Still, he added, “I do think he’s going to have a little more energy for Aerosmith now.”

Indeed, Tyler shimmied his way through the group’s two-hour show like a man half (or perhaps three-quarters) his age, thrusting his pelvis in “Livin’ on the Edge” and scaling the sky-high screams in “Dream On,” which he performed from atop a white grand piano. The set also included two new songs, “Legendary Child” and “Oh Yeah”; both sounded leaner and more tuneful than one might expect.

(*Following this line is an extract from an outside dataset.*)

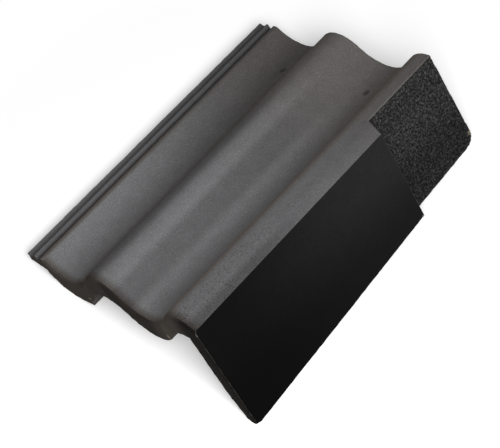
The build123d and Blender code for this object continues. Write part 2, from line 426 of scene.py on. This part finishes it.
# Attributes that the material reads
zone_tones = {}
tones = []
for face, zone in zip(bm.faces, face_zones):
    for vert in face.verts:
        key = (zone, vert.index)
        if key not in zone_tones:
            zone_tones[key] = tone(zone, smooth_places[vert.index])
        tones.append(zone_tones[key])
wear = [edge_wear(place, zones) for place, zones in zip(smooth_places, vert_zones)]
cavity = []
for place, target, zones in zip(smooth_places, targets, vert_zones):
    cavity.append((target - place).length if zones == {"rough"} else 0.0)

mesh = bpy.data.meshes.new("verge_tile_concrete")
bm.transform(to_row)
bm.to_mesh(mesh)
bm.free()
mesh.shade_smooth()
mesh.set_sharp_from_angle(angle=SHARP_ANGLE)
place_layer = mesh.attributes.new("tile_place", "FLOAT_VECTOR", "POINT")
place_layer.data.foreach_set("vector", [c for place in smooth_places for c in place])
wear_layer = mesh.attributes.new("wear", "FLOAT", "POINT")
wear_layer.data.foreach_set("value", wear)
cavity_layer = mesh.attributes.new("cavity", "FLOAT", "POINT")
cavity_layer.data.foreach_set("value", cavity)
tone_layer = mesh.color_attributes.new("tone", "FLOAT_COLOR", "CORNER")
tone_layer.data.foreach_set("color", [c for colour in tones for c in colour])
tile = bpy.data.objects.new("verge_tile_concrete", mesh)
bpy.context.scene.collection.objects.link(tile)


def new_node(tree, kind, **inputs):
    """Add a node and set the default values of its inputs."""
    node = tree.nodes.new(kind)
    for name, value in inputs.items():
        node.inputs[name].default_value = value
    return node


def attribute(tree, name, output):
    """Add a node that reads an attribute of the mesh, and return one of its outputs."""
    node = tree.nodes.new("ShaderNodeAttribute")
    node.attribute_name = name
    return node.outputs[output]


def maths(tree, operation, first, second):
    """Add a maths node on two sockets or numbers, and return its result."""
    node = tree.nodes.new("ShaderNodeMath")
    node.operation = operation
    for socket, value in zip(node.inputs, (first, second)):
        if isinstance(value, bpy.types.NodeSocket):
            tree.links.new(value, socket)
        else:
            socket.default_value = value
    return node.outputs[0]


def noise_at(tree, place, size, detail):
    """Add a noise texture at a place, with its features size millimetres across."""
    node = new_node(tree, "ShaderNodeTexNoise", Scale=1 / size, Detail=detail)
    tree.links.new(place, node.inputs["Vector"])
    return node.outputs[0]


def ramp(tree, value, low, high, to_low, to_high):
    """Map a value from one range to another, and return the result."""
    node = tree.nodes.new("ShaderNodeMapRange")
    for socket, number in zip(node.inputs[1:5], (low, high, to_low, to_high)):
        socket.default_value = number
    tree.links.new(value, node.inputs[0])
    return node.outputs[0]


concrete = bpy.data.materials.new("concrete")
concrete.use_nodes = True
tree = concrete.node_tree
shader = tree.nodes["Principled BSDF"]
shader.inputs["Specular IOR Level"].default_value = SPECULAR
shader.inputs["Roughness"].default_value = ROUGHNESS
place = attribute(tree, "tile_place", "Vector")
tone_colour = attribute(tree, "tone", "Color")
wear_share = attribute(tree, "wear", "Fac")
cavity_depth = attribute(tree, "cavity", "Fac")
pinhole_share = attribute(tree, "tone", "Alpha")

# Grain of the sand, soft mottling and a few light grains, over the whole tile
grain = ramp(tree, noise_at(tree, place, GRAIN_SIZE, 2), 0.25, 0.75, 0.65, 1.35)
mottle = ramp(tree, noise_at(tree, place, MOTTLE_SIZE, 3), 0.3, 0.7, 0.95, 1.05)
light_grains = ramp(tree, noise_at(tree, place, LIGHT_GRAIN_SIZE, 0), 0.7, 0.8, 1.0, 1.5)

# Painted shade in the hollows, and painted light and shade of the wrinkles, in the rough recess
# only
is_rough = ramp(tree, cavity_depth, 0.0, 0.2, 0.0, 1.0)
hollow_shade = ramp(tree, cavity_depth, 0.5, 1.7, 1.25, 0.6)
wrinkle_shading = ramp(tree, noise_at(tree, place, WRINKLE_SIZE, 3), 0.42, 0.62, -0.6, 0.6)
wrinkle_shading = maths(tree, "ADD", 1.0, maths(tree, "MULTIPLY", wrinkle_shading, is_rough))

# Dark pinholes where the tone asks for them
pinholes = ramp(tree, noise_at(tree, place, PINHOLE_SIZE, 0), 0.66, 0.73, 0.0, 0.7)
pinholes = maths(tree, "SUBTRACT", 1.0, maths(tree, "MULTIPLY", pinholes, pinhole_share))

# Paint: the tone times all of these, and lighter along worn edges
level = maths(tree, "MULTIPLY", grain, mottle)
for factor in (light_grains, hollow_shade, wrinkle_shading, pinholes):
    level = maths(tree, "MULTIPLY", level, factor)
paint = tree.nodes.new("ShaderNodeVectorMath")
paint.operation = "SCALE"
tree.links.new(tone_colour, paint.inputs[0])
tree.links.new(level, paint.inputs["Scale"])
worn_paint = tree.nodes.new("ShaderNodeVectorMath")
tree.links.new(paint.outputs[0], worn_paint.inputs[0])
tree.links.new(ramp(tree, wear_share, 0.1, 1.0, 0.0, WEAR_LIGHT), worn_paint.inputs[1])
tree.links.new(worn_paint.outputs[0], shader.inputs["Base Color"])

# Sand too fine for the mesh
fine_sand = noise_at(tree, place, BUMP_SIZES[0], 2)
coarse_sand = noise_at(tree, place, BUMP_SIZES[1], 1)
bump = new_node(tree, "ShaderNodeBump", Distance=BUMP_DISTANCE)
tree.links.new(maths(tree, "ADD", fine_sand, coarse_sand), bump.inputs["Height"])
tree.links.new(ramp(tree, is_rough, 0.0, 1.0, *BUMP_STRENGTHS), bump.inputs["Strength"])
tree.links.new(bump.outputs[0], shader.inputs["Normal"])
mesh.materials.append(concrete)

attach(tile, "root")
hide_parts("verge_tile")


def seen_directly(tree):
    """Socket that is 1 for camera, glossy and transmission rays, which show the background."""
    path = tree.nodes.new("ShaderNodeLightPath")
    seen = maths(tree, "MAXIMUM", path.outputs["Is Camera Ray"], path.outputs["Is Glossy Ray"])
    return maths(tree, "MAXIMUM", seen, path.outputs["Is Transmission Ray"])


def mixed(tree, share, first, second):
    """Shader that goes from the first to the second as the share goes from 0 to 1."""
    mix = tree.nodes.new("ShaderNodeMixShader")
    for source, socket in zip((share, first.outputs[0], second.outputs[0]), mix.inputs):
        tree.links.new(source, socket)
    return mix


# Pale floor: seen white, with the tile's shadow on it near the tile
floor_mesh = bpy.data.meshes.new("floor")
corners = [(-1, -1), (1, -1), (1, 1), (-1, 1)]
floor_mesh.from_pydata([(x * FLOOR_SIZE, y * FLOOR_SIZE, 0) for x, y in corners], [], [range(4)])
floor = bpy.data.objects.new("floor", floor_mesh)
bpy.context.scene.collection.objects.link(floor)
floor_paint = bpy.data.materials.new("floor")
floor_paint.use_nodes = True
tree = floor_paint.node_tree
tree.nodes.clear()
white = new_node(tree, "ShaderNodeBsdfDiffuse", Color=(FLOOR_WHITE, FLOOR_WHITE, FLOOR_WHITE, 1))
glow = new_node(tree, "ShaderNodeEmission", Strength=FLOOR_GLOW)
near = new_node(tree, "ShaderNodeAddShader")
tree.links.new(white.outputs[0], near.inputs[0])
tree.links.new(glow.outputs[0], near.inputs[1])
far = new_node(tree, "ShaderNodeEmission", Strength=1.0)
distance = tree.nodes.new("ShaderNodeVectorMath")
distance.operation = "LENGTH"
tree.links.new(tree.nodes.new("ShaderNodeNewGeometry").outputs["Position"], distance.inputs[0])
shown = mixed(tree, ramp(tree, distance.outputs["Value"], *FLOOR_FADE, 0, 1), near, far)
grey = new_node(tree, "ShaderNodeBsdfDiffuse", Color=(FLOOR_GREY, FLOOR_GREY, FLOOR_GREY, 1))
choice = mixed(tree, seen_directly(tree), grey, shown)
surface = tree.nodes.new("ShaderNodeOutputMaterial")
tree.links.new(choice.outputs[0], surface.inputs["Surface"])
floor_mesh.materials.append(floor_paint)

world = bpy.data.worlds.new("studio")
bpy.context.scene.world = world
world.use_nodes = True
background = world.node_tree.nodes["Background"]
background.inputs["Color"].default_value = (1, 1, 1, 1)
strength = ramp(world.node_tree, seen_directly(world.node_tree), 0, 1, WORLD_LEVEL, 1)
world.node_tree.links.new(strength, background.inputs["Strength"])

softbox_light = bpy.data.lights.new("softbox", "AREA")
softbox_light.shape = "SQUARE"
softbox_light.size = SOFTBOX_SIZE
softbox_light.energy = SOFTBOX_POWER
softbox = bpy.data.objects.new("softbox", softbox_light)
softbox.location = SOFTBOX_PLACE
softbox.rotation_euler = Vector(SOFTBOX_PLACE).to_track_quat("Z", "Y").to_euler()
bpy.context.scene.collection.objects.link(softbox)

camera_data = bpy.data.cameras.new("camera")
camera_data.lens = CAMERA_LENS
camera = bpy.data.objects.new("camera", camera_data)
camera.location = CAMERA_PLACE
camera.rotation_euler = Euler(CAMERA_TURN)
bpy.context.scene.collection.objects.link(camera)
bpy.context.scene.camera = camera
bpy.context.scene.view_settings.view_transform = "Standard"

The band recruited Jack Douglas, who produced many of Aerosmith’s mid-’70s albums, to oversee “Music From Another Dimension!” “I thought he better than anyone could help us go back to where we came from,” said Tyler. The album features guest appearances by Carrie Underwood and Johnny Depp as well as songs Tyler co-wrote with Julian Lennon and Marti Frederiksen, who helped shape Aerosmith’s last big hit, “Jaded.”

Frederiksen said the band had more fun in the studio than he’s witnessed in ages. “Put it this way: They came down to my house in Monrovia,” he recalled with a laugh. Part of that refreshed esprit de corps, Frederiksen said, actually came as a result of Tyler’s doing “American Idol.”

“I think it was great for him to just be Steven for a while,” he said. “Years ago people used to see him on the street and be like, ‘Hey, look, it’s Aerosmith!’ He became Steven Tyler from the show.”

Though Tyler said he’s recommitted himself to Aerosmith, he’s certainly not detaching from his increased celebrity: He recently bought a house in Laurel Canyon, he said, because he “need[s] to rub noses with people who’ve experienced over-the-top things.” (His new pals include Depp, Jim Carrey and “a bunch of other next-door neighbors I’ve got,” while Chris Rock and David Spade could be seen in Boston pumping their fists at the side of the stage.)

Yet the singer insisted the new Aerosmith album is no superstar vanity project. “We’ve still got something to prove, believe it or not,” he said, shortly before breaking off for a round of pre-show vocal exercises. “When we went into the studio and listened to the finished record, I looked at Joe and said, ‘We’re back.’”

He grinned slyly. “That really happened.”